Facing a recession in Argentina and world economic stagnation, these forces fear that the growth of their economic privileges will be undermined by increasing social unrest in response to the policies of right-wing President Mauricio Macri.

Their demagogic slogans like “make the rich pay for the crisis,” their focus on electing more legislators to the coalition they lead (the FIT) in the Argentine Congress, their appeals to the right-wing union bureaucracies and petty-bourgeois movements like Ni Una Menos to lead the struggles against the Macri administration all reflect their pro-capitalist politics and class orientation.

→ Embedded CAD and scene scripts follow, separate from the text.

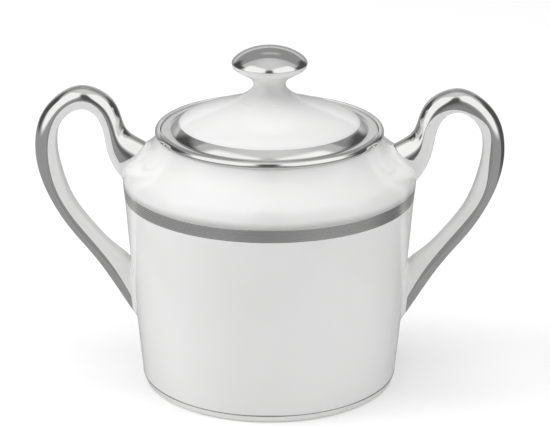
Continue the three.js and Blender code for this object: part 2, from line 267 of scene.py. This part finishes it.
FILM_RISE = 0.07              # a platinum film stands this far proud
FILM_DEPTH = 0.12             # and is let in this deep
FILM_EDGE_SINK = 0.01         # its very edge lies this far under the glaze
FILM_FEATHER = 0.22           # width over which its edge rises
FEATHER_STEPS = np.array([0, 0.06, 0.2, 0.45, 0.75, 1.0])


def feather(distance):
    """Height of a film at a distance from its edge."""
    t = np.clip(distance / FILM_FEATHER, 0, 1)
    return FILM_RISE * (2 * np.sqrt(t) - t) - FILM_EDGE_SINK


def film_outline(line):
    """A closed outline of a thin turned film over an open stretch of porcelain."""
    length = lengths_of(line)
    edge = FILM_FEATHER * FEATHER_STEPS
    places = np.unique(np.concatenate([length, edge, length[-1] - edge]))
    places = places[(places >= 0) & (places <= length[-1])]
    fine = np.stack([np.interp(places, length, line[:, i]) for i in (0, 1)], 1)
    side = np.stack([np.interp(places, length, normals_of(line)[:, i]) for i in (0, 1)], 1)
    height = feather(np.minimum(places, length[-1] - places))
    return np.concatenate([fine + side * height[:, None], (fine - side * FILM_DEPTH)[::-1]])


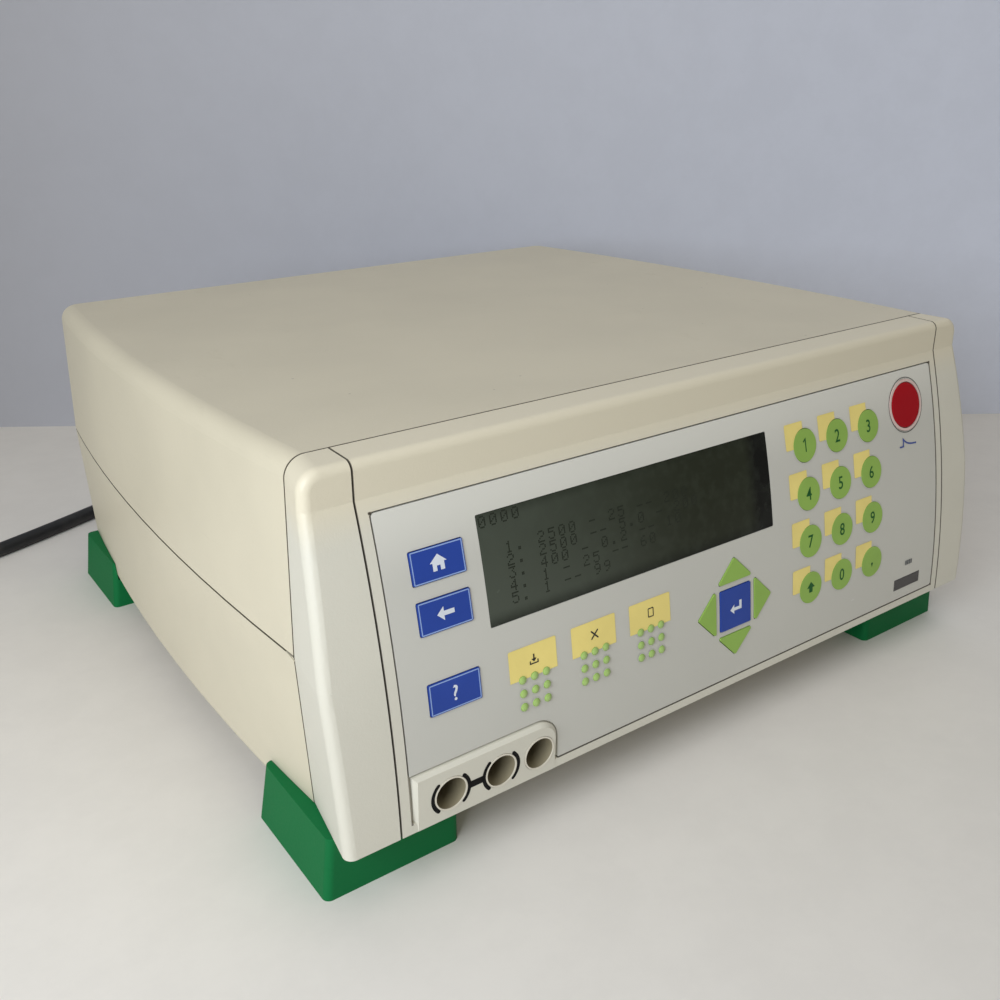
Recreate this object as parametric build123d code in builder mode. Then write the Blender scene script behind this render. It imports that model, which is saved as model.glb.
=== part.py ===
"""Electroporator main unit: a bench-top pulse generator in a moulded case.

Frame: millimetres, +X to the right seen from the front, -Y to the front, +Z up.
The origin is under the middle of the unit, on the bench.
"""

import os
from math import asin, atan2, cos, degrees, pi, radians, sin, sqrt, tan

from build123d import *

os.makedirs("parts", exist_ok=True)

# ---------------------------------------------------------------- driving sizes

# Body: two covers that meet at a level parting line
wall = 3.0
seam_y = -119.0                 # plane where the covers meet the front mouldings
seam_gap = 0.6
back_y = 144.0
half_width = 154.5              # at the widest place of the parting line
widest_y = -18.0
side_bow_radius = 1245.0
parting_z = 75.5
parting_gap = 0.7
parting_dip = 2.1               # the parting line turns down just behind the front seam
parting_dip_length = 6.0
case_bottom_z = 14.0
top_z = 137.5                   # at the front seam
top_fall = 2.8                  # over the depth of the cover
upper_draft = 0.032
lower_draft = 0.044
rear_corner_radius = 9.0
top_edge_radius = 6.5
bottom_edge_radius = 3.0
lip_clearance = 0.25
lip_thickness = 1.6
lip_height = 3.5

# Front mouldings: a sloping face that is part of a large cylinder
front_radius = 380.0
front_centre_y = 229.9
front_centre_z = 11.75
front_bottom_z = 22.5
band_y = -132.7                 # upright band above the sloping face
crease_z = 125.6
front_top_z = top_z - 0.3
front_edge_radius = 3.0
cheek_seam_x = 134.6
cheek_flare = 0.165             # the cheeks widen forwards from the seam
cheek_edge_radius = 3.0

# Printed overlay in its recess
overlay_half_width = 130.4
overlay_bottom_z = 26.1
overlay_top_z = 121.3
overlay_corner_radius = 1.2
overlay_thickness = 1.0
overlay_gap = 0.5
recess_depth = 1.1

# Display
display_left_x = -97.1
display_right_x = 29.2
display_bottom_z = 78.7
display_top_z = 112.9
display_corner_radius = 0.5
pane_clearance = 0.15
window_ledge = 0.8
module_margin = 3.0
module_thickness = 5.9
module_glass_depth = 0.8

# Keys
key_clearance = 0.25
key_travel = 0.5
key_proud = 0.3
round_key_proud = 0.15
key_flange = 0.8
flange_depth = 3.25
flange_thickness = 0.8
switch_gap = 0.25
key_corner_radius = 0.4

function_key_width = 18.2
function_key_height = 10.1
function_key_x = -112.2
function_key_levels = (103.2, 88.3, 63.4)

enter_x = 7.9
enter_z = 53.7
enter_width = 15.5
arrow_width = 17.7
arrow_height = 8.8
arrow_base = 10.05              # from the middle of the enter key
arrow_corner_radius = 0.6

dome_key_x = (-83.0, -58.2, -33.4)
dome_key_z = 53.8
dome_pitch = 4.65
dome_radius = 1.4
dome_carrier = 14.0

round_key_radius = 6.3
round_key_x = (49.7, 68.4, 87.4)
round_key_levels = (104.0, 85.9, 67.5, 48.8)

pulse_x = 112.2
pulse_z = 107.6
pulse_radius = 9.1
pulse_ring_radius = 10.4
pulse_ring_width = 1.0
pulse_ring_proud = 0.2

status_left_x = 104.1
status_right_x = 121.2
status_bottom_z = 30.5
status_top_z = 35.2

# Keypad board behind the fascia
board_level_z = 74.0
board_depth = 12.0
board_thickness = 1.6
board_left_x = -124.0
board_right_x = 125.0
board_half_height = 41.0
board_post_radius = 2.5
board_post_places = (
    (-121.5, 50.0), (-121.5, 112.0), (37.5, 38.0), (37.5, 112.0), (122.5, 45.0), (122.5, 95.0)
)
board_notch_x = -68.0           # the board leaves room for the socket sleeves
board_notch_z = 43.0
switch_size = 6.0

# Raised socket block, moulded on the fascia
block_left_x = -129.9
block_right_x = -75.6
block_top_z = 41.7
block_proud = 1.8               # at the top edge
block_foot_proud = 0.1          # its flat face runs out at the bottom edge
block_bevel = 1.2
block_corner_radius = 7.5
block_root = 0.2                # the block starts this far in front of the inner face
socket_z = 31.2
socket_x = (-117.0, -98.3, -83.3)
socket_bore_radius = 5.4
socket_bore_depth = 20.0
sleeve_radius = 5.9
sleeve_proud = 0.15             # in front of the block's face
sleeve_length = 30.0
sleeve_flange_radius = 7.2
sleeve_flange_thickness = 2.0
contact_radius = 3.0
contact_bore_radius = 2.0

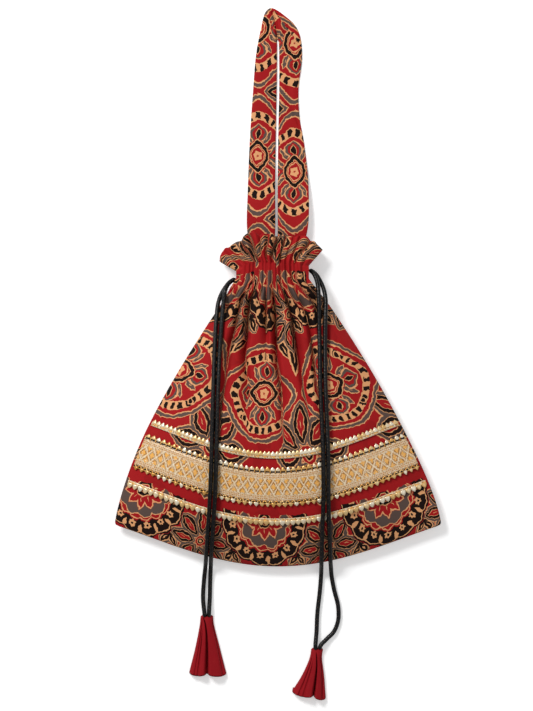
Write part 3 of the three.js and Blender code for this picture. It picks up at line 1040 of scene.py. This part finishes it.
class StageSettings(bpy.types.PropertyGroup):
    """Floor, lights and camera."""

    camera_height: length_property(
        "Camera height", "Height of the camera above the surface", 3.17, 0.5, 10
    )
    lens: length_property("Lens", "Focal length in millimetres", 200, 20, 400, "CAMERA")
    floor: colour_property("Floor", "Colour of the surface", (252, 252, 252))


def settings(name):
    return getattr(bpy.context.scene, name)


# Where the camera and the lamps look, in metres
VIEW_CENTRE = (-0.0092, -0.0552)
LAMP_TARGET = Vector((0, -0.05, 0))


def stage_lamp(name, place, size, power):
    """A square lamp that looks at the bag."""
    lamp = bpy.data.lights.new(name, "AREA")
    lamp.shape = "RECTANGLE"
    lamp.size = lamp.size_y = size
    lamp.energy = power
    holder = bpy.data.objects.new(name, lamp)
    holder.location = place
    holder.rotation_mode = "QUATERNION"
    holder.rotation_quaternion = (LAMP_TARGET - Vector(place)).to_track_quat("-Z", "Y")
    bpy.context.scene.collection.objects.link(holder)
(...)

Errejón describes the Podemos program as the “Latin-Americanization of southern European politics…not to copy, but to translate its experience”; in other words, they aim to carry out betrayals parallel to those of Perón and Allende, whose populism—and that of other left nationalist movements like Castroism and Sandinismo, and the Pabloite tendencies that adapted to these forces—disarmed workers in Latin America. The result was the absolute subordination of workers, peasants, and youth to the interests of US and European banks and corporations, under the rule of the repressive US-backed military dictatorships of the 1970s and 1980s that murdered, tortured, and disappeared hundreds of thousands across the region.

In order to confront the mounting social attacks and increasingly violent and widespread repression at a time of emerging extreme right-wing governments in the United States and Europe, workers in Argentina and in the rest of Latin America need to fight back on the basis of a revolutionary program of international socialism by building sections of the International Committee and opposing the efforts by pseudo-left forces such as the PTS and FT-CI to employ bourgeois populism in order to block the political independence of the working class.